Orlando, de l’écrivaine Virginia Woolf, ne manque pas d’adaptations cinématographiques (parmi les plus punk, signalons l’étonnant Freak Orlando de la cinéaste Ulrike Ottinger en 1981). Aussi fallait-il un concept solide pour donner la sensation, comme c’est le cas avec cet essai hybride mêlant indifféremment documentaire et fiction, de proposer une relecture inédite et fondamentalement contemporaine, de l’histoire de ce noble anglais androgyne qui se réveille femme du jour au lendemain. L’écrivain et militant trans Paul B. Preciado part d’un constat simple : avec ce livre, Virginia Woolf a écrit par anticipation une biographie de lui. Il s’adresse donc directement à elle dans cette longue lettre cinématographique qui s’avère à la fois un état des lieux de la transidentité depuis l’époque du roman et un questionnement ironique des normes, images et clichés imposés en la matière par l’ouvrage – et par le sens commun.

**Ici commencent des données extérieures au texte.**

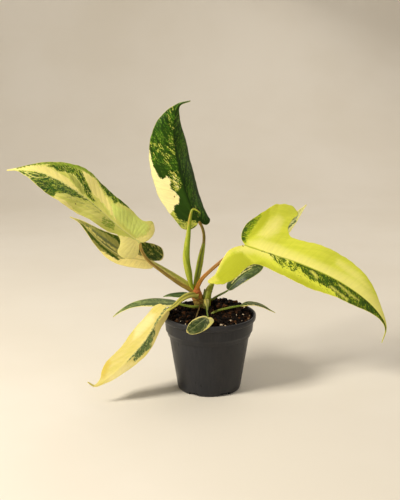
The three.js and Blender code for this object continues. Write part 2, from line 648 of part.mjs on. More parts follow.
// A leaf blade: veins fan from the midrib to the edge, and each half bends and waves as its leaf says.
// Swell makes it thicker, wider and longer behind, to clear its own stalk.
function blade(leaf, swell = 0) {
  const midrib = new Midrib(leaf.midrib, leaf.facing);
  const columns = leaf.small ? BLADE.smallColumns : BLADE.columns;
  const ridge = leaf.small ? BLADE.smallRidge : BLADE.ridge;
  const half = (leaf.small ? BLADE.smallThickness : BLADE.thickness) / 2 + swell;
  const rows = veinRows(leaf.veins, midrib.length, leaf.rows ?? BLADE.smallRows);
  const [height, wavelength, phase] = leaf.wave;
  const upper = [];
  const lower = [];
  const place = (side, start, endAlong, endAway, share) => {
    const growth = 1 + swell / endAway;
    const along = start - BLADE.backGrowth * swell + (endAlong - start) * growth * share ** BLADE.sweep;
    const away = endAway * growth * share;
    const { at, across, up } = midrib.frame(along);
    const lift = atPlace(leaf.lift, along / midrib.length);
    const angle = THREE.MathUtils.degToRad(side < 0 ? lift[1] : lift[3]);
    const curl = THREE.MathUtils.degToRad(side < 0 ? lift[2] : lift[4]) / 10;
    const bent = bend(away, angle, curl);
    const shift = phase + (side < 0 ? 0 : BLADE.waveShift);
    const wave = height * THREE.MathUtils.smoothstep(away, 0, BLADE.waveReach)
      * Math.sin((2 * Math.PI * along) / wavelength + shift);
    const point = at.addScaledVector(across, side * bent.across).addScaledVector(up, bent.up + wave);
    const lean = bent.angle * Math.min(1, away / BLADE.foldReach);
    const normal = up.clone().multiplyScalar(Math.cos(lean)).addScaledVector(across, -side * Math.sin(lean));
    const keel = share === 0 ? ridge * (1 - start / midrib.length) : 0;
    upper.push(point.clone().addScaledVector(normal, half));
    lower.push(point.clone().addScaledVector(normal, -half - keel));
  };
  for (const [start, leftAlong, leftAway, rightAlong, rightAway] of rows) {
    for (const share of [...columns].reverse()) place(-1, start, leftAlong, leftAway, share);
    for (const share of columns.slice(1)) place(1, start, rightAlong, rightAway, share);
  }
  const wide = 2 * columns.length - 1;
  const under = upper.length;
  const faces = [];
  const quad = (a, b, c, d) => faces.push(a, b, c, a, c, d);
  for (let i = 0; i < rows.length - 1; i++) {
    for (let k = 0; k < wide - 1; k++) {
      const a = i * wide + k;
      const flip = k < columns.length - 1;
      const [p, q, r, s] = flip ? [a, a + 1, a + 1 + wide, a + wide] : [a + 1, a + 1 + wide, a + wide, a];
      quad(p, q, r, s);
      quad(p + under, s + under, r + under, q + under);
    }
  }
  const wallBetween = (a, b) => quad(a, a + under, b + under, b);
  for (let i = 0; i < rows.length - 1; i++) {
    wallBetween((i + 1) * wide, i * wide);
    wallBetween(i * wide + wide - 1, (i + 1) * wide + wide - 1);
  }
  const lastRow = (rows.length - 1) * wide;
  for (let k = 0; k < wide - 1; k++) {
    wallBetween(k, k + 1);
    wallBetween(lastRow + k + 1, lastRow + k);
  }
  return solidOf(indexed([...upper, ...lower], faces));
}

// The pot: one moulding with a rolled lip, a collar, a rounded shoulder and a tapering wall.
function potProfile() {
  const { rimRadius, height, lipHeight, collarRadius, collarBottom, shoulderRadius, shoulderBottom } = POT;
  const { baseRadius, footRadius, footHeight, wall, floor } = POT;
  const lipBottom = height - lipHeight;
  const outside = [
    [0, 0],
    [footRadius, 0],
    [baseRadius, footHeight],
    [shoulderRadius, shoulderBottom],
    [shoulderRadius + 1.8, shoulderBottom + 2.2],
    [collarRadius - 1.3, collarBottom - 1.9],
    [collarRadius - 0.8, collarBottom],
    [collarRadius, lipBottom],
    [collarRadius + 1.3, lipBottom + 0.5],
    [rimRadius - 0.4, lipBottom + 2],
    [rimRadius, height - 2],
    [rimRadius - 0.7, height - 0.4],
  ];
  const inside = [
    [rimRadius - 2, height],
    [rimRadius - 2.9, height - 1.4],
    [collarRadius - wall, lipBottom],
    [collarRadius - 0.8 - wall, collarBottom],
    [shoulderRadius + 1.8 - wall, shoulderBottom + 2.2],
    [shoulderRadius - wall, shoulderBottom],
    [baseRadius - wall, floor + 1],
    [baseRadius - wall - 0.8, floor],
    [0, floor],
  ];
  return { outside, inside };
}

function pot() {
  const { outside, inside } = potProfile();
  const profile = [...outside, ...inside].map(([radius, z]) => new THREE.Vector2(radius, z));
  const turned = new THREE.LatheGeometry(profile, POT.segments);
  turned.rotateX(Math.PI / 2);
  let made = solidOf(turned);
  for (let i = 0; i < POT.slotCount; i++) {
    const depth = POT.baseRadius + 4 - POT.slotInnerRadius;
    const slot = new THREE.BoxGeometry(depth, POT.slotWidth, 2 * POT.slotHeight);
    slot.translate(POT.slotInnerRadius + depth / 2, 0, 0);
    slot.rotateZ((2 * Math.PI * i) / POT.slotCount);
    made = made.subtract(solidOf(slot));
  }
  return made;
}

// The soil's top: a low heap behind the middle, with crumbs as small hills where waves meet.
function soilTop(x, y) {
  const [cx, cy] = SOIL.moundCentre;
  const [sx, sy] = SOIL.moundSpread;
  const heap = SOIL.moundHeight * Math.exp(-(((x - cx) / sx) ** 2) - ((y - cy) / sy) ** 2);
  let crumbs = 0;
  for (const [alongX, alongY, phase, share] of SOIL.crumbWaves) {
    crumbs += share * Math.sin(alongX * x + alongY * y + phase);
  }
  return SOIL.edgeHeight + heap + SOIL.crumbHeight * crumbs;
}

function soil() {
  const { inside } = potProfile();
  const wallLine = inside.slice(2, -1).map(([radius, z]) => [radius - GAP, z]).reverse();
  wallLine[0][1] += GAP;
  const side = [...wallLine, [wallLine[wallLine.length - 1][0] + 0.4, SOIL.edgeHeight - 1.8]];
  const points = [];
  const ring = (radius, height) => {
    for (let k = 0; k < SOIL.sectors; k++) {
      const angle = (2 * Math.PI * k) / SOIL.sectors;
      const x = radius * Math.cos(angle);
      const y = radius * Math.sin(angle);
      points.push(new THREE.Vector3(x, y, height(x, y)));
    }
  };
  for (const [radius, z] of side) ring(radius * Math.cos(Math.PI / SOIL.sectors), () => z);
  const edge = side[side.length - 1][0];
  for (let i = 0; i < SOIL.rings; i++) {
    ring(edge * Math.cos(Math.PI / SOIL.sectors) * (1 - i / SOIL.rings), (x, y) => {
      const ease = Math.min(1, (i + 0.6) / 2);
      return THREE.MathUtils.lerp(SOIL.edgeHeight - 0.8, soilTop(x, y), ease);
    });
  }
  const rings = side.length + SOIL.rings;
  const bottom = points.push(new THREE.Vector3(0, 0, side[0][1])) - 1;
  const top = points.push(new THREE.Vector3(0, 0, soilTop(0, 0))) - 1;
  const faces = [];
  for (let i = 0; i < rings - 1; i++) {
    for (let k = 0; k < SOIL.sectors; k++) {
      const a = i * SOIL.sectors + k;
      const b = i * SOIL.sectors + ((k + 1) % SOIL.sectors);
      faces.push(a, b, b + SOIL.sectors, a, b + SOIL.sectors, a + SOIL.sectors);
    }
  }
  for (let k = 0; k < SOIL.sectors; k++) {
    const next = (k + 1) % SOIL.sectors;
    const last = (rings - 1) * SOIL.sectors;
    faces.push(bottom, next, k, top, last + k, last + next);
  }
  return solidOf(indexed(points, faces));
}

// Assembly
const plant = new THREE.Group();
plant.name = "potted_philodendron";

function addPiece(name, solid, colour, roughness, metalness = 0) {
  const material = new THREE.MeshStandardMaterial({ color: COLOURS[colour], roughness, metalness });
  const mesh = new THREE.Mesh(geometryOf(solid), material);
  mesh.name = name;
  plant.add(mesh);
}

// What already stands, each a gap thicker, so that the next piece stops just short of it.
const standing = [];
function stopShortOf(solid, others) {
  return largest(others.reduce((left, other) => left.subtract(other), solid));
}

addPiece("pot", pot(), "pot", 0.5);

addPiece("stem_main", stalk(STEM), "stem", 0.7);
standing.push(stalk(STEM, GAP));
addPiece("stem_side", stopShortOf(stalk(SIDE_STEM), standing), "sideStem", 0.6);
standing.push(stalk(SIDE_STEM, GAP));

// What stands in the soil, each in a plain hole a gap wider.
const rooted = [...standing];

addPiece("new_leaf_spike", stopShortOf(stalk(SPIKE), standing), "spike", 0.4);
standing.push(stalk(SPIKE, GAP));

for (const [name, leaf] of Object.entries(LEAVES)) {
  const petiole = { ...leaf.stalk, steps: Math.round(RINGS_A_POINT * leaf.stalk.points.length) };
  const free = stopShortOf(stalk(petiole), [blade(leaf, GAP), ...standing]);
  addPiece(name, blade(leaf), leaf.colour, 0.35);
  addPiece(name.replace("leaf", "petiole"), free, leaf.stalk.colour, 0.5);
  standing.push(stalk(petiole, GAP));
  rooted.push(stalk(petiole, GAP));
}

addPiece("bud_small", stopShortOf(stalk(BUD), standing), "spike", 0.6);
addPiece("aerial_root", stopShortOf(stalk(ROOT), standing), "root", 0.8);
rooted.push(stalk(BUD, GAP));
rooted.push(stalk(ROOT, GAP));

addPiece("soil", stopShortOf(soil(), rooted), "soil", 1);

export default plant;
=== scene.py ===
"""The looks of a young variegated philodendron in its nursery pot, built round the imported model.

Shapes are worked out in millimetres and handed to Blender in metres. +Z is up, the origin is the
middle of the pot's underside, and the plant's best side looks along -Y.
"""

import logging
import math
import random
from collections.abc import Sequence
from dataclasses import dataclass, field
from enum import Enum

import bmesh
import bpy
import numpy as np
from mathutils import Matrix, Vector, noise


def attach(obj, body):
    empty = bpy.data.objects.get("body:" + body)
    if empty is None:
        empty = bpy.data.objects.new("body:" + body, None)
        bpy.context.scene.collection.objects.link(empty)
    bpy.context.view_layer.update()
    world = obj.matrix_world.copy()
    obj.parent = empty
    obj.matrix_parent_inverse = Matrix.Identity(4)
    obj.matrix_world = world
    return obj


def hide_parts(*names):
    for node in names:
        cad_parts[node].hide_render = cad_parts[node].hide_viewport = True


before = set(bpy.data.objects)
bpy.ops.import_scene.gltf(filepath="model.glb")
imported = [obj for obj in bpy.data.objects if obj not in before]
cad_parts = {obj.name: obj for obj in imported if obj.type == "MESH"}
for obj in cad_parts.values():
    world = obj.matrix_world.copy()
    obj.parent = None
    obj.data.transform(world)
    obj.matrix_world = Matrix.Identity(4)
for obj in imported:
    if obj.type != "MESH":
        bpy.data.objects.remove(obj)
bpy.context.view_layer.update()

LOG = logging.getLogger("philodendron")

MM = 0.001
TURN = 2 * math.pi
FINE = 480  # samples along a curve that is measured

Array = np.ndarray
Readings = dict[str, Array]  # what a mesh says at each vertex, by name
Rows = Sequence[Sequence[float]]
Triple = tuple[float, float, float]
Colour = tuple[int, int, int]  # as displayed, 0 to 255 a channel
Socket = bpy.types.NodeSocket
Input = Socket | float | Triple | Colour  # what can go into a socket


# Curves and numbers

def linear(colour: Colour) -> Triple:
    """A display colour as the renderer's linear one."""
    shares = (channel / 255 for channel in colour)
    return tuple(c / 12.92 if c < 0.0405 else ((c + 0.055) / 1.055) ** 2.4 for c in shares)


def unit(vectors: Array) -> Array:
    """Vectors scaled to length one."""
    return vectors / np.maximum(1e-9, np.linalg.norm(vectors, axis=-1, keepdims=True))


def eased(values: Array, low: float, high: float) -> Array:
    """0 below low, 1 above high and a smooth S between them."""
    share = np.clip((values - low) / (high - low), 0, 1)
    return share * share * (3 - 2 * share)


def hump(values: Array, width: float | Array) -> Array:
    """1 at 0 and about a third at the width on either side, along a bell curve."""
    return np.exp(-((values / width) ** 2))


def smooth_path(points: Rows, count: int) -> Array:
    """Samples of a smooth curve through points, without loops where they crowd.

    Args:
        points: the curve's points, of any dimension.
        count: how many samples, evenly spaced in the curve's own parameter.

    Returns:
        An array of count rows.
    """
    given = np.asarray(points, float)
    last = len(given) - 1
    padded = np.vstack([2 * given[0] - given[1], given, 2 * given[-1] - given[-2]])
    gaps = np.sqrt(np.maximum(1e-4, np.linalg.norm(np.diff(padded, axis=0), axis=1)))
    place = np.linspace(0, last, count)
    index = np.minimum(place.astype(int), last - 1)
    share = (place - index)[:, None]
    p0, p1, p2, p3 = (padded[index + k] for k in range(4))
    d0, d1, d2 = (gaps[index + k][:, None] for k in range(3))
    leave = ((p1 - p0) / d0 - (p2 - p0) / (d0 + d1) + (p2 - p1) / d1) * d1
    arrive = ((p2 - p1) / d1 - (p3 - p1) / (d1 + d2) + (p3 - p2) / d2) * d1
    square = -3 * p1 + 3 * p2 - 2 * leave - arrive
    cube = 2 * p1 - 2 * p2 + leave + arrive
    return p1 + leave * share + square * share**2 + cube * share**3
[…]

Il part ainsi à la rencontre de 26 personnes trans et non binaires qui incarnent tour à tour Orlando et évoquent leur parcours, leurs rêves et leurs désirs, dans une théâtralité assumée. Leurs voix se mêlent à celle du personnage, rendant floues et poreuses les frontières entre les témoignages et les extraits du livre. Le ton est cru et incisif, bien qu’il s’en tienne parfois un peu scolairement à un catalogue de situations attendues. Pourtant, de cet effet de répétition et de stylisation naît une émotion particulière devant les parcours que l’on découvre au détour d’une phrase ou d’une anecdote. C’est dans ces moments, lorsque le jeu laisse place à la sincérité intimiste, que le film est le plus touchant.

Marie-Pauline Mollaret

Film documentaire de Paul B. Preciado (2023), avec Paul B. Preciado, Oscar S Miller, Clara Deshayes, Frédéric Pierrot. 1h38.